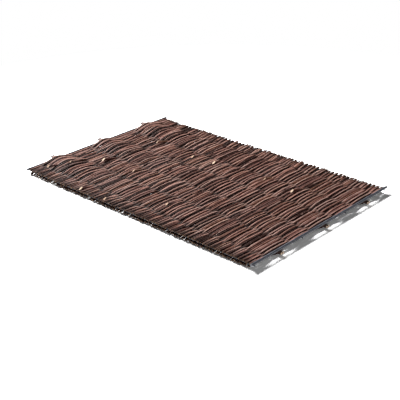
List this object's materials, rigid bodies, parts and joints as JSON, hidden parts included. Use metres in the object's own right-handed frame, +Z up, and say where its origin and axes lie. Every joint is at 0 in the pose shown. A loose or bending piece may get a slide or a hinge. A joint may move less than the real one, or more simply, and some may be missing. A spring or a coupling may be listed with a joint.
{
  "type": "woven fence panel",
  "caption": "Flat rectangular fence panel of dark willow withies woven over and under willow stakes and thin steel rods, held between round steel side bars.",
  "frame": {"origin": "middle of the panel's footprint, on the surface that it lies on", "axes": "+X along the long side, from one side bar to the other, +Y across the panel along the withies, +Z up out of its upper face"},
  "size_m": [1.2203, 0.8, 0.0441],
  "materials": {
    "willow_bark": "matt bark",
    "willow_stake": "matt bark",
    "black_steel": "satin"
  },
  "bodies": {
    "root": {"woven_willow": "willow_bark", "front_pair_front_stake": "willow_stake", "front_pair_back_stake": "willow_stake", "middle_pair_front_stake": "willow_stake", "middle_pair_back_stake": "willow_stake", "back_pair_front_stake": "willow_stake", "back_pair_back_stake": "willow_stake", "left_side_bar": "black_steel", "right_side_bar": "black_steel", "front_edge_rod": "black_steel", "front_inner_rod": "black_steel", "back_inner_rod": "black_steel", "back_edge_rod": "black_steel"}
  },
  "joints": []
}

### STATED TASK
Go through the listing and copy all of it exactly.

### ANSWER TO THE PROBLEM
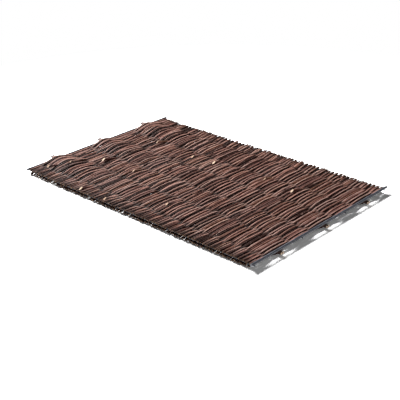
List this object's materials, rigid bodies, parts and joints as JSON, hidden parts included. Use metres in the object's own right-handed frame, +Z up, and say where its origin and axes lie. Every joint is at 0 in the pose shown. A loose or bending piece may get a slide or a hinge. A joint may move less than the real one, or more simply, and some may be missing. A spring or a coupling may be listed with a joint.
{
  "type": "woven fence panel",
  "caption": "Flat rectangular fence panel of dark willow withies woven over and under willow stakes and thin steel rods, held between round steel side bars.",
  "frame": {"origin": "middle of the panel's footprint, on the surface that it lies on", "axes": "+X along the long side, from one side bar to the other, +Y across the panel along the withies, +Z up out of its upper face"},
  "size_m": [1.2203, 0.8, 0.0441],
  "materials": {
    "willow_bark": "matt bark",
    "willow_stake": "matt bark",
    "black_steel": "satin"
  },
  "bodies": {
    "root": {"woven_willow": "willow_bark", "front_pair_front_stake": "willow_stake", "front_pair_back_stake": "willow_stake", "middle_pair_front_stake": "willow_stake", "middle_pair_back_stake": "willow_stake", "back_pair_front_stake": "willow_stake", "back_pair_back_stake": "willow_stake", "left_side_bar": "black_steel", "right_side_bar": "black_steel", "front_edge_rod": "black_steel", "front_inner_rod": "black_steel", "back_inner_rod": "black_steel", "back_edge_rod": "black_steel"}
  },
  "joints": []
}